● What is asked:
Output the material beneath exactly, leaving nothing out.

● Supplied data:
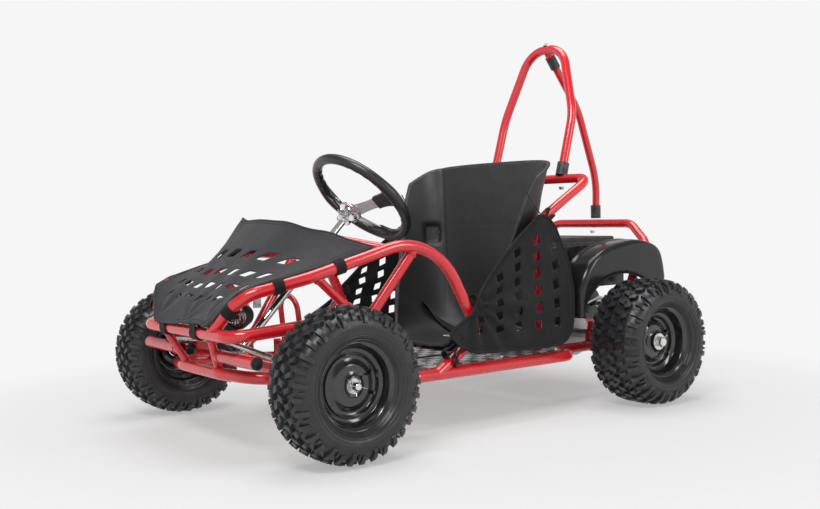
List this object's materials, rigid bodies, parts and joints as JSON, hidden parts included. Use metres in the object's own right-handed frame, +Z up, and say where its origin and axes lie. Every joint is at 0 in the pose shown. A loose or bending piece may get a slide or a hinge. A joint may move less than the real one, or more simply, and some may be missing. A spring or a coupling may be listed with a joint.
{
  "type": "kart chassis",
  "caption": "Small off-road kart with a red tube frame, knobbly wheels, direct steering, bucket seat, fabric hood, side nets and a chain-driven rear axle.",
  "frame": {"origin": "on the ground under the middle of the kart's overall length and width", "axes": "+Z up, -Y forwards, +X to the driver's left; the ground is z = 0"},
  "size_m": [0.927, 1.3964, 1.0015],
  "materials": {
    "frame_red": "glossy powder coat",
    "black_steel": "satin black paint",
    "rim_black": "gloss black paint",
    "black_plastic": "matte moulded",
    "gloss_black": "glossy moulded",
    "seat_plastic": "grained moulded",
    "zinc": "bright zinc",
    "chrome": "polished",
    "chain_steel": "oiled steel",
    "cast_alloy": "cast",
    "spoke_alloy": "satin",
    "checker_plate": "checker tread with dark squares",
    "tyre_rubber": "matte rubber",
    "grip_rubber": "soft satin",
    "cable_black": "satin",
    "hood_fabric": "charcoal woven",
    "net_fabric": "black woven",
    "lamp_lens": "ribbed clear"
  },
  "bodies": {
    "chassis": {"main_rails": "frame_red", "side_rails": "frame_red", "upper_bumper": "frame_red", "hood_rails": "frame_red", "hood_struts": "frame_red", "dash_hoop": "frame_red", "bumper_links": "frame_red", "crossbar_stubs": "frame_red", "stub_plugs": "black_plastic", "floor_cross_tubes": "frame_red", "seat_hoop": "frame_red", "roll_hoop": "frame_red", "rear_hoop": "frame_red", "rear_brace": "frame_red", "hoop_sleeves": "black_plastic", "hoop_bolts": "zinc", "column_support": "frame_red", "front_axle": "frame_red", "kingpins": "zinc", "bearing_plates": "frame_red", "axle_bearings": "zinc", "motor": "black_steel", "motor_mount": "frame_red", "drive_chain": "chain_steel", "brake_caliper": "cast_alloy", "pedal_shaft": "frame_red", "brake_cable": "cable_black", "floor_plate": "checker_plate", "floor_bolts": "zinc", "seat": "seat_plastic", "belt_buckle": "chrome", "hood_cover": "hood_fabric", "net_left": "net_fabric", "net_right": "net_fabric", "rear_fenders": "gloss_black", "battery_case": "gloss_black", "battery_lid": "black_plastic", "headlamp_shell": "black_plastic", "headlamp_lens": "lamp_lens", "headlamp_bracket": "zinc"},
    "steering": {"steering_column": "chrome", "steering_spokes": "spoke_alloy", "steering_grip": "grip_rubber"},
    "knuckle_left": {"knuckle_left": "black_steel"},
    "knuckle_right": {"knuckle_right": "black_steel"},
    "tie_rod_left": {"tie_rod_left": "zinc"},
    "tie_rod_right": {"tie_rod_right": "zinc"},
    "front_left_wheel": {"front_left_tyre": "tyre_rubber", "front_left_rim": "rim_black"},
    "front_right_wheel": {"front_right_tyre": "tyre_rubber", "front_right_rim": "rim_black"},
    "rear_axle": {"rear_axle": "chain_steel", "rear_nuts": "zinc", "rear_tyres": "tyre_rubber", "rear_rims": "rim_black", "axle_sprocket": "chain_steel", "brake_disc": "chain_steel"},
    "motor_rotor": {"motor_sprocket": "chain_steel"},
    "throttle": {"throttle_pedal": "frame_red"},
    "brake": {"brake_pedal": "frame_red"}
  },
  "joints": [
    {"name": "steering_turn", "type": "hinge", "parent": "chassis", "child": "steering", "pos_m": [0, -0.55454, 0.191], "axis": [0, 0.7071, 0.7071], "range_deg": [-32, 32]},
    {"name": "left_kingpin", "type": "hinge", "parent": "chassis", "child": "knuckle_left", "pos_m": [0.29, -0.51454, 0.165], "axis": [0, 0, 1], "range_deg": [-22, 22]},
    {"name": "right_kingpin", "type": "hinge", "parent": "chassis", "child": "knuckle_right", "pos_m": [-0.29, -0.51454, 0.165], "axis": [0, 0, 1], "range_deg": [-22, 22]},
    {"name": "left_rod_end", "type": "hinge", "parent": "knuckle_left", "child": "tie_rod_left", "pos_m": [0.262, -0.60054, 0.213], "axis": [0.3001, 0.035, 0.9533], "range_deg": [-30, 30]},
    {"name": "right_rod_end", "type": "hinge", "parent": "knuckle_right", "child": "tie_rod_right", "pos_m": [-0.262, -0.60054, 0.213], "axis": [-0.3001, 0.035, 0.9533], "range_deg": [-30, 30]},
    {"name": "front_left_spin", "type": "hinge", "parent": "knuckle_left", "child": "front_left_wheel", "pos_m": [0.3985, -0.51454, 0.165], "axis": [1, 0, 0], "continuous": true},
    {"name": "front_right_spin", "type": "hinge", "parent": "knuckle_right", "child": "front_right_wheel", "pos_m": [-0.3985, -0.51454, 0.165], "axis": [1, 0, 0], "continuous": true},
    {"name": "rear_axle_spin", "type": "hinge", "parent": "chassis", "child": "rear_axle", "pos_m": [0, 0.45546, 0.165], "axis": [1, 0, 0], "continuous": true},
    {"name": "motor_spin", "type": "hinge", "parent": "chassis", "child": "motor_rotor", "pos_m": [0.118, 0.56046, 0.24], "axis": [1, 0, 0], "continuous": true},
    {"name": "throttle_press", "type": "hinge", "parent": "chassis", "child": "throttle", "pos_m": [-0.12, -0.32954, 0.184], "axis": [1, 0, 0], "range_deg": [0, 20], "stiffness_Nm_per_rad": 4, "springref_deg": -8.59},
    {"name": "brake_press", "type": "hinge", "parent": "chassis", "child": "brake", "pos_m": [0.12, -0.32954, 0.184], "axis": [1, 0, 0], "range_deg": [0, 20], "stiffness_Nm_per_rad": 4, "springref_deg": -8.59}
  ],
  "couplings": [
    {"joint": "left_kingpin", "follows": "steering_turn", "ratio": 0.614},
    {"joint": "right_kingpin", "follows": "steering_turn", "ratio": 0.614},
    {"joint": "left_rod_end", "follows": "steering_turn", "ratio": -0.733},
    {"joint": "right_rod_end", "follows": "steering_turn", "ratio": -0.733},
    {"joint": "motor_spin", "follows": "rear_axle_spin", "ratio": 4}
  ]
}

● The response:
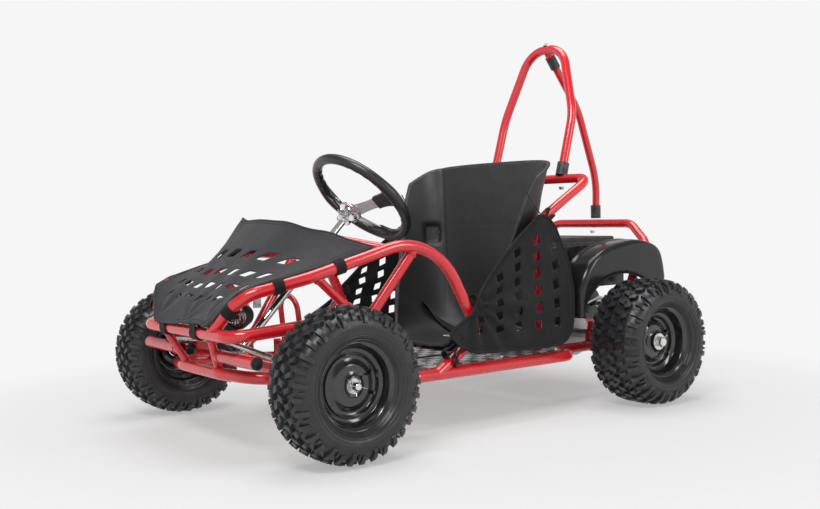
List this object's materials, rigid bodies, parts and joints as JSON, hidden parts included. Use metres in the object's own right-handed frame, +Z up, and say where its origin and axes lie. Every joint is at 0 in the pose shown. A loose or bending piece may get a slide or a hinge. A joint may move less than the real one, or more simply, and some may be missing. A spring or a coupling may be listed with a joint.
{
  "type": "kart chassis",
  "caption": "Small off-road kart with a red tube frame, knobbly wheels, direct steering, bucket seat, fabric hood, side nets and a chain-driven rear axle.",
  "frame": {"origin": "on the ground under the middle of the kart's overall length and width", "axes": "+Z up, -Y forwards, +X to the driver's left; the ground is z = 0"},
  "size_m": [0.927, 1.3964, 1.0015],
  "materials": {
    "frame_red": "glossy powder coat",
    "black_steel": "satin black paint",
    "rim_black": "gloss black paint",
    "black_plastic": "matte moulded",
    "gloss_black": "glossy moulded",
    "seat_plastic": "grained moulded",
    "zinc": "bright zinc",
    "chrome": "polished",
    "chain_steel": "oiled steel",
    "cast_alloy": "cast",
    "spoke_alloy": "satin",
    "checker_plate": "checker tread with dark squares",
    "tyre_rubber": "matte rubber",
    "grip_rubber": "soft satin",
    "cable_black": "satin",
    "hood_fabric": "charcoal woven",
    "net_fabric": "black woven",
    "lamp_lens": "ribbed clear"
  },
  "bodies": {
    "chassis": {"main_rails": "frame_red", "side_rails": "frame_red", "upper_bumper": "frame_red", "hood_rails": "frame_red", "hood_struts": "frame_red", "dash_hoop": "frame_red", "bumper_links": "frame_red", "crossbar_stubs": "frame_red", "stub_plugs": "black_plastic", "floor_cross_tubes": "frame_red", "seat_hoop": "frame_red", "roll_hoop": "frame_red", "rear_hoop": "frame_red", "rear_brace": "frame_red", "hoop_sleeves": "black_plastic", "hoop_bolts": "zinc", "column_support": "frame_red", "front_axle": "frame_red", "kingpins": "zinc", "bearing_plates": "frame_red", "axle_bearings": "zinc", "motor": "black_steel", "motor_mount": "frame_red", "drive_chain": "chain_steel", "brake_caliper": "cast_alloy", "pedal_shaft": "frame_red", "brake_cable": "cable_black", "floor_plate": "checker_plate", "floor_bolts": "zinc", "seat": "seat_plastic", "belt_buckle": "chrome", "hood_cover": "hood_fabric", "net_left": "net_fabric", "net_right": "net_fabric", "rear_fenders": "gloss_black", "battery_case": "gloss_black", "battery_lid": "black_plastic", "headlamp_shell": "black_plastic", "headlamp_lens": "lamp_lens", "headlamp_bracket": "zinc"},
    "steering": {"steering_column": "chrome", "steering_spokes": "spoke_alloy", "steering_grip": "grip_rubber"},
    "knuckle_left": {"knuckle_left": "black_steel"},
    "knuckle_right": {"knuckle_right": "black_steel"},
    "tie_rod_left": {"tie_rod_left": "zinc"},
    "tie_rod_right": {"tie_rod_right": "zinc"},
    "front_left_wheel": {"front_left_tyre": "tyre_rubber", "front_left_rim": "rim_black"},
    "front_right_wheel": {"front_right_tyre": "tyre_rubber", "front_right_rim": "rim_black"},
    "rear_axle": {"rear_axle": "chain_steel", "rear_nuts": "zinc", "rear_tyres": "tyre_rubber", "rear_rims": "rim_black", "axle_sprocket": "chain_steel", "brake_disc": "chain_steel"},
    "motor_rotor": {"motor_sprocket": "chain_steel"},
    "throttle": {"throttle_pedal": "frame_red"},
    "brake": {"brake_pedal": "frame_red"}
  },
  "joints": [
    {"name": "steering_turn", "type": "hinge", "parent": "chassis", "child": "steering", "pos_m": [0, -0.55454, 0.191], "axis": [0, 0.7071, 0.7071], "range_deg": [-32, 32]},
    {"name": "left_kingpin", "type": "hinge", "parent": "chassis", "child": "knuckle_left", "pos_m": [0.29, -0.51454, 0.165], "axis": [0, 0, 1], "range_deg": [-22, 22]},
    {"name": "right_kingpin", "type": "hinge", "parent": "chassis", "child": "knuckle_right", "pos_m": [-0.29, -0.51454, 0.165], "axis": [0, 0, 1], "range_deg": [-22, 22]},
    {"name": "left_rod_end", "type": "hinge", "parent": "knuckle_left", "child": "tie_rod_left", "pos_m": [0.262, -0.60054, 0.213], "axis": [0.3001, 0.035, 0.9533], "range_deg": [-30, 30]},
    {"name": "right_rod_end", "type": "hinge", "parent": "knuckle_right", "child": "tie_rod_right", "pos_m": [-0.262, -0.60054, 0.213], "axis": [-0.3001, 0.035, 0.9533], "range_deg": [-30, 30]},
    {"name": "front_left_spin", "type": "hinge", "parent": "knuckle_left", "child": "front_left_wheel", "pos_m": [0.3985, -0.51454, 0.165], "axis": [1, 0, 0], "continuous": true},
    {"name": "front_right_spin", "type": "hinge", "parent": "knuckle_right", "child": "front_right_wheel", "pos_m": [-0.3985, -0.51454, 0.165], "axis": [1, 0, 0], "continuous": true},
    {"name": "rear_axle_spin", "type": "hinge", "parent": "chassis", "child": "rear_axle", "pos_m": [0, 0.45546, 0.165], "axis": [1, 0, 0], "continuous": true},
    {"name": "motor_spin", "type": "hinge", "parent": "chassis", "child": "motor_rotor", "pos_m": [0.118, 0.56046, 0.24], "axis": [1, 0, 0], "continuous": true},
    {"name": "throttle_press", "type": "hinge", "parent": "chassis", "child": "throttle", "pos_m": [-0.12, -0.32954, 0.184], "axis": [1, 0, 0], "range_deg": [0, 20], "stiffness_Nm_per_rad": 4, "springref_deg": -8.59},
    {"name": "brake_press", "type": "hinge", "parent": "chassis", "child": "brake", "pos_m": [0.12, -0.32954, 0.184], "axis": [1, 0, 0], "range_deg": [0, 20], "stiffness_Nm_per_rad": 4, "springref_deg": -8.59}
  ],
  "couplings": [
    {"joint": "left_kingpin", "follows": "steering_turn", "ratio": 0.614},
    {"joint": "right_kingpin", "follows": "steering_turn", "ratio": 0.614},
    {"joint": "left_rod_end", "follows": "steering_turn", "ratio": -0.733},
    {"joint": "right_rod_end", "follows": "steering_turn", "ratio": -0.733},
    {"joint": "motor_spin", "follows": "rear_axle_spin", "ratio": 4}
  ]
}